Among its points of interest, writes Crespi, "one can point to Modern Sketch’s longevity, the quality of its printing, the remarkable eclecticism of its content, and its inclusion of work by young artists who went on to become leaders in China’s 20th-century cultural establishment. But from today’s perspective, most intriguing is the sheer imagistic force with which this magazine captures the crises and contradictions that have defined China’s 20th century as a quintessentially modern era."

Published monthly from January 1934 through June 1937, the magazine first appeared on newsstands just over two decades after the collapse of China’s dynastic system.  The modernization-minded May Fourth Movement, nationalist Northern Expedition, and purge of communists by “Generalissimo” Chiang Kai-shek were even more recent memories.

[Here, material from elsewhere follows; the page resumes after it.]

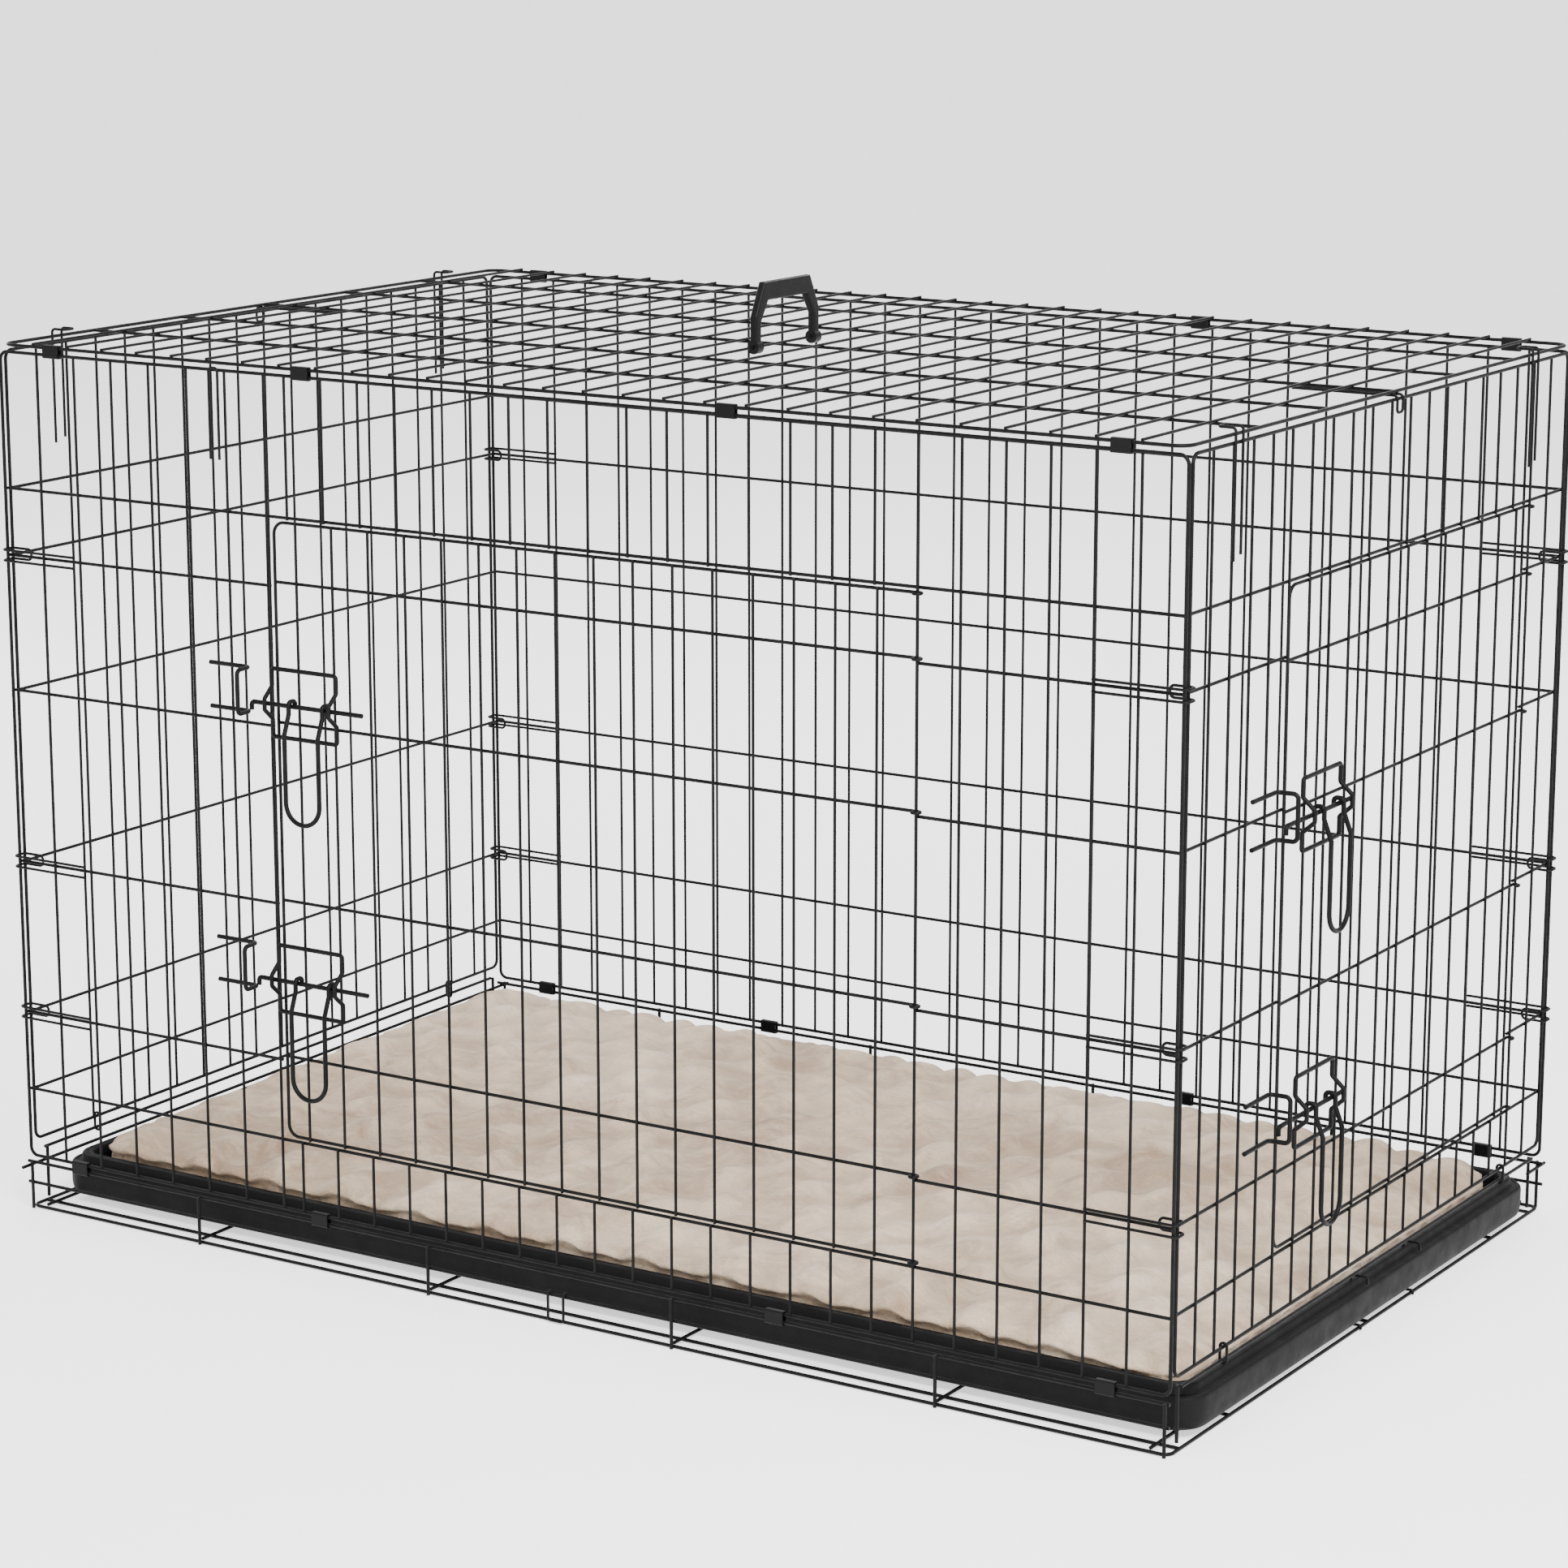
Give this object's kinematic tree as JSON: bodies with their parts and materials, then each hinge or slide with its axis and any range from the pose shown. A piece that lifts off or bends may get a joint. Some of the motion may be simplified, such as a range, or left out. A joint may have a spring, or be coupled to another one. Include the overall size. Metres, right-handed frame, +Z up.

But the relative stability of the "Nanjing Decade" had begun in 1927, and its zeitgeist turned out to be rich soil for a wild cultural flowering in China's coastal cities, none wilder than in Shanghai. To the reading public of this time Modern Sketch offered treatments of material like "eroticized women, foreign aggression — particularly the rise of fascism in Europe and militarized Japan — domestic politics and exploitation, and modernity-at-large," writes Crespi.

The magazine's attitude "could be incisive, bitter, shocking, and cynical. At the very same time it could be elegant, salacious, and preposterous. Its messages might be as simple as child’s play, or cryptically encoded for cultural sophisticates."

Sometimes it didn't encode its messages cryptically enough: as a result of one unflattering depiction of Xu Shiying, China's ambassador to Japan, the authorities suspended publication and detained editor Lu Shaofei. Not that Lu didn't know what he was getting into with Modern Sketch: "On all sides a tense era surrounds us," he wrote in the magazine's inaugural issue. "As it is for the individual, so it is for our country and the world."

As for an answer to the question of whether the strange and tense but enormously fruitful cultural and political moment in which Lu and his collaborators found themselves wold last, "the more one fails to find it, the more that desire grows. Our stance, our single responsibility, then, is to strive!"

You can read more about what project entailed, and see in greater detail its textual and visual results, in Crespi's history of this magazine that strove to capture the everyday reality of life on display in 1930s Shanghai — "though I sometimes wonder," Ballard writes, "if everyday reality was the one element missing from the city."

via 50 Watts

Related content:

China’s New Luminous White Library: A Striking Visual Introduction

Vintage 1930s Japanese Posters Artistically Market the Wonders of Travel

A Curated Collection of Vintage Japanese Magazine Covers (1913-46)

Extensive Archive of Avant-Garde & Modernist Magazines (1890-1939) Now Available Online

Free Chinese Lessons

Based in Seoul, Colin Marshall writes and broadcasts on cities, language, and culture. His projects include the book The Stateless City: a Walk through 21st-Century Los Angeles and the video series The City in Cinema. Follow him on Twitter at @colinmarshall or on Facebook.

The Provocative Art of Modern Sketch, the Magazine That Captured the Cultural Explosion of 1930s Shanghai is a post from: Open Culture. Follow us on Facebook, Twitter, and Google Plus, or get our Daily Email. And don't miss our big collections of Free Online Courses, Free Online Movies, Free eBooksFree Audio Books, Free Foreign Language Lessons, and MOOCs.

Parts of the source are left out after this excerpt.